I am a teacher, so I hope to inform and to educate. I don’t expect all readers to agree with me—and I certainly don’t deny that I have biases and perspectives—but if I can participate in, and contribute to, a larger conversation, that satisfies me.

What alternative title would you give the book?

I wanted to call it Redeemer President, but the publisher wanted to shorten it to Redeemer. I also considered His Own Received Him Not, a reference to the dramatic reversal of evangelical sentiment toward Carter between 1976 to 1980.

How do you feel about the cover?

I love the cover. Basic Books did a wonderful job—and I have the best editor in the world!

Is there a book out there you wish you had written? Which one? Why?
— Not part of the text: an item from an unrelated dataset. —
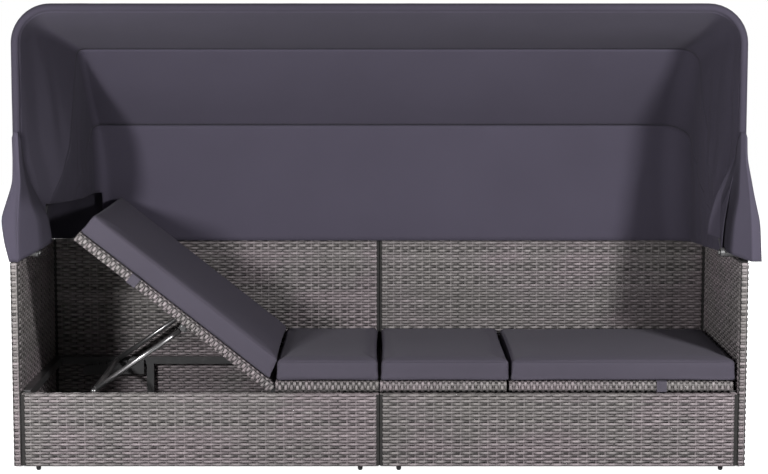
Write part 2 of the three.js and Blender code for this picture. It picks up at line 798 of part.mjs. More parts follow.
// A hub bracket stands on the arm, with the stud that the three hoops turn on
function hubBracket(side) {
  const sign = sideSign[side];
  const outer = halfWidth - bracketEdge;
  const base = sideTop + fitGap;
  const plate = block(
    armInner + bracketEdge, outer, hubY - bracketPlateLength / 2, hubY + bracketPlateLength / 2,
    base, base + bracketPlateThickness);
  const stackEnd = hoopHalfWidth + hoopPitch / 2;
  const earNear = stackEnd + eyeGap;
  const earFar = earNear + bracketPlateThickness;
  const ear = block(earNear, earFar, hubY - bracketEarHalfWidth, hubY + bracketEarHalfWidth, base, hubZ);
  const crown = rodAlongX(bracketEarHalfWidth, earNear, earFar, hubY, hubZ);
  const nutNear = hoopHalfWidth - 2 * hoopPitch - hoopPitch / 2 - eyeGap;
  const stud = rodAlongX(studRadius, nutNear - studNutWidth, earFar, hubY, hubZ);
  const nut = rodAlongX(studNutRadius, nutNear - studNutWidth, nutNear, hubY, hubZ, 6);
  place(daybed, `hub_bracket_${side}`, mirrored(joined([plate, ear, crown, stud, nut]), sign), zinc);
}

// How far the loose lower cloth stands out from the hoop line, by the distance from the hub
function flare(reach) {
  const rise = THREE.MathUtils.smoothstep(flareReach - reach, 0, flareReach - flareFull);
  const turnIn = THREE.MathUtils.smoothstep(flareFull - reach, 0, flareFull);
  return flareWidth * rise - (flareWidth - flareAtHem) * turnIn;
}

// How far the cloth between two hoops hangs in, by the share of the way between them
function sag(stop, share) {
  const side = Math.abs(stop.out[0]);
  const between = Math.sin(Math.PI * share);
  const low = THREE.MathUtils.smoothstep(hoops.front.length - stop.reach, foldStart, foldFull);
  const nearHub = THREE.MathUtils.smoothstep(stop.reach, clothFirstRadius, flareReach);
  const waves = Math.sin(Math.PI * foldsPerSection * share) ** 2;
  return roofSag * between * (1 - side * low) + foldDepth * between * waves * side * low * nearHub;
}

// One section of the canopy: a sheet from one hoop's track to the next, open along its edges
function clothSection(name, fromName, toName, sleeved) {
  const steps = { leg: legSteps, corner: clothCornerSteps, bar: barSteps };
  const from = hoops[fromName];
  const to = hoops[toName];
  const fromTrack = hoopTrack(from, clothFirstRadius, steps);
  const toTrack = hoopTrack(to, clothFirstRadius, steps);
  const columns = fromTrack.length;
  const points = [];
  const layers = [clothGap, clothGap + clothThickness];
  let rows = 0;
  for (const layer of layers) {
    rows = 0;
    const off = tubeRadius + layer;
    if (sleeved) {
      for (let j = sleeveSteps; j >= 1; j -= 1) {
        for (const stop of fromTrack) {
          const wide = flare(stop.reach) * Math.abs(stop.out[0]);
          const nearness = flareReach + sleeveLooseLead - stop.reach;
          const loose = THREE.MathUtils.smoothstep(nearness, 0, sleeveLooseLead);
          const wrap = THREE.MathUtils.lerp(sleeveTurn, sleeveTurnLoose, loose);
          const turn = THREE.MathUtils.degToRad((wrap * j) / sleeveSteps);
          const outward = off * Math.cos(turn) + wide;
          const across = stop.across + stop.out[0] * outward;
          const point = fanPoint(from, across, stop.reach + stop.out[1] * outward);
          point.y -= off * Math.sin(turn);
          points.push(point);
        }
        rows += 1;
      }
    }
    for (let j = 0; j <= clothRows; j += 1) {
      for (let i = 0; i < columns; i += 1) {
        const a = fromTrack[i];
        const b = toTrack[i];
        const share = j / clothRows;
        const wideA = off + flare(a.reach) * Math.abs(a.out[0]);
        const wideB = off + flare(b.reach) * Math.abs(b.out[0]);
        const start = fanPoint(from, a.across + a.out[0] * wideA, a.reach + a.out[1] * wideA);
        const end = fanPoint(to, b.across + b.out[0] * wideB, b.reach + b.out[1] * wideB);
        const seamShare = clothSeamGap / start.distanceTo(end);
        const along = sleeved && share === 0 ? 0 : seamShare + (1 - 2 * seamShare) * share;
        const point = start.clone().lerp(end, along);
        const middle = { ...hoops.mid, angle: from.angle + (to.angle - from.angle) * share };
        const zero = fanPoint(middle, 0, 0);
        const inward = fanPoint(middle, -a.out[0], -a.out[1]).sub(zero);
        point.addScaledVector(inward, sag(a, share));
        points.push(point);
      }
      rows += 1;
    }
  }
  place(daybed, name, solidOf(indexed(points, sheetFaces(columns, rows))), canopyCloth);
}

// Faces of a closed sheet whose inner and outer layers have the same rows and columns
function sheetFaces(columns, rows) {
  const faces = [];
  const outer = columns * rows;
  const quad = (a, b, c, d) => faces.push(a, b, c, a, c, d);
  for (let j = 0; j + 1 < rows; j += 1) {
    for (let i = 0; i + 1 < columns; i += 1) {
      const a = j * columns + i;
      quad(a, a + 1, a + columns + 1, a + columns);
      quad(outer + a, outer + a + columns, outer + a + columns + 1, outer + a + 1);
    }
  }
  for (let i = 0; i + 1 < columns; i += 1) {
    const last = (rows - 1) * columns + i;
    quad(i + 1, i, outer + i, outer + i + 1);
    quad(last, last + 1, outer + last + 1, outer + last);
  }
  for (let j = 0; j + 1 < rows; j += 1) {
    const first = j * columns;
    const last = first + columns - 1;
    quad(first, first + columns, outer + first + columns, outer + first);
    quad(last + columns, last, outer + last, outer + last + columns);
  }
  return faces;
}

for (const side of ["left", "right"]) {
  armPanel(side);
  backPanel(side);
  apronPanel(side);
  rails(side);
  joist(side);
  racks(side);
  glides(side);
  fixedSeat(side);
  fixedCushion(side);
  backrest(side);
  hubBracket(side);
}
centreJoist();
for (const name of ["front", "mid", "rear"]) {
  hoop(name);
}
clothSection("canopy_roof", "front", "mid", true);
clothSection("canopy_upper_back", "mid", "rear", false);
clothSection("canopy_lower_back", "rear", "frame", false);

export default daybed;
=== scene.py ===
"""Outdoor daybed with a folding canopy: woven panels, cushions, steel frame and canopy cloth."""

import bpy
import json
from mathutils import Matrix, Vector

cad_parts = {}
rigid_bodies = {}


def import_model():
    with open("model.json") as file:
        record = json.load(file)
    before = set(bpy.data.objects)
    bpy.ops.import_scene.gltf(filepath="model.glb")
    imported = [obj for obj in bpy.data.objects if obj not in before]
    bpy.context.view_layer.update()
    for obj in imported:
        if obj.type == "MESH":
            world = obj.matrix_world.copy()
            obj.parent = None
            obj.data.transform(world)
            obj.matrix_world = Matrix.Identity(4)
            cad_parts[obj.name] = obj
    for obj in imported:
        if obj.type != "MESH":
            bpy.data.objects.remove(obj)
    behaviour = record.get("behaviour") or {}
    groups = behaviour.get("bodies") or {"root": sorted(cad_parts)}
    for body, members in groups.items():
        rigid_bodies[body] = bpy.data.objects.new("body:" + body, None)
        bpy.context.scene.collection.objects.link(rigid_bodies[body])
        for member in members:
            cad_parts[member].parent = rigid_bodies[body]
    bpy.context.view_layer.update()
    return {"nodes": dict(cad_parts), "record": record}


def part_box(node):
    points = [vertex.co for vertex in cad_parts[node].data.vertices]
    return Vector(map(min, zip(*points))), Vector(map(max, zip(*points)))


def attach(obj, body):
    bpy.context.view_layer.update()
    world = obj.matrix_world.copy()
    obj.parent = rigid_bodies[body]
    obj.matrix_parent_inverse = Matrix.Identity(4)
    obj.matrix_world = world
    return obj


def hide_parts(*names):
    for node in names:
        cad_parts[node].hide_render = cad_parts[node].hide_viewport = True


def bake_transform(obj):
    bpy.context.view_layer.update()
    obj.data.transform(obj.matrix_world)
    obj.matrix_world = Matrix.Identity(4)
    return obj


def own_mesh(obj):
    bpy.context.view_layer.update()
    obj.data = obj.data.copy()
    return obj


bl_info = {
    "name": "Canopy Daybed",
    "version": (1, 0, 0),
    "blender": (4, 5, 0),
    "location": "View3D > Sidebar > Daybed",
    "description": "Dresses the frame of an outdoor daybed with weave, cushions and a canopy",
    "category": "Object",
}

import functools
import json
import math

import bmesh
import bpy
import numpy as np
from mathutils import Matrix, Vector, noise
from mathutils.bvhtree import BVHTree

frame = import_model()

# Places and sizes of the frame. Lengths are in metres and angles in degrees.
SIDES = {"left": -1, "right": 1}
SEAT_LOW, SEAT_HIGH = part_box("seat_cover_right")
SEAT_TOP = SEAT_HIGH[2]
SEAT_MIDDLE = 0.238
SEAT_THICKNESS = 0.028
PIN = {"left": 0.307, "right": 0.370}
REST_ANGLE = {"left": 38.5, "right": 0.0}
PANEL_LENGTH = {"left": 0.679, "right": 0.617}
LIFT_REAR_GAP = 0.0065  # how much sooner the lifting panels end at the rear than the fixed ones
HUB_Y = -0.270
HUB_Z = 0.612
TUBE = 0.009
HOOPS = {
    "front": {"length": 0.677, "angle": 0.0, "half": 1.004, "corner": 0.100},
    "mid": {"length": 0.652, "angle": 29.7, "half": 0.982, "corner": 0.100},
    "rear": {"length": 0.624, "angle": 58.1, "half": 0.960, "corner": 0.100},
    "frame": {"length": 0.5564, "angle": 92.2, "half": 1.006, "corner": 0.035},
}


# Materials


def plug(tree, socket, value):
    """Link a value to a socket, or set it there"""
    if isinstance(value, Value):
        value = value.socket
    if isinstance(value, bpy.types.NodeSocket):
        tree.links.new(value, socket)
    else:
        socket.default_value = value


class Value:
    """A socket of a node tree that can stand in a sum"""

    def __init__(self, tree, socket):
        self.tree = tree
        self.socket = socket

    def maths(self, operation, other=0.0, swapped=False):
        node = self.tree.nodes.new("ShaderNodeMath")
        node.operation = operation
        pair = (other, self) if swapped else (self, other)
        for socket, value in zip(node.inputs, pair):
            plug(self.tree, socket, value)
        return Value(self.tree, node.outputs[0])

    def __add__(self, other):
        return self.maths("ADD", other)

    def __radd__(self, other):
        return self.maths("ADD", other, True)

    def __sub__(self, other):
        return self.maths("SUBTRACT", other)

    def __rsub__(self, other):
        return self.maths("SUBTRACT", other, True)

    def __mul__(self, other):
        return self.maths("MULTIPLY", other)

    def __rmul__(self, other):
        return self.maths("MULTIPLY", other, True)

    def __truediv__(self, other):
        return self.maths("DIVIDE", other)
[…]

I admire novelists because fiction, in the hands of a master, carries a power far greater than nonfiction. So I would probably point to the works of some of my favorite novelists: William Styron, David James Duncan, Kent Haruf, Marilynne Robinson, A. B. Guthrie—those are some of the names that come immediately to mind.

What’s your next book?

Twenty-five years ago, I published a book entitled Mine Eyes Have Seen the Glory: A Journey into the Evangelical Subculture in America. This summer (2014), Oxford University Press released the fifth edition of that book, with a new chapter (Latino evangelicals) and an afterword that provides an update on many of the people and the places I wrote about in the previous editions.

Beyond that, I plan to do a film project on Russian Orthodoxy in Alaska, a collaboration with my son, who just completed his M.F.A. at Columbia University. I’m also collaborating on a biography with my wife, Catharine Randall, of a fascinating woman who lived in Ontario at the turn of the twentieth century.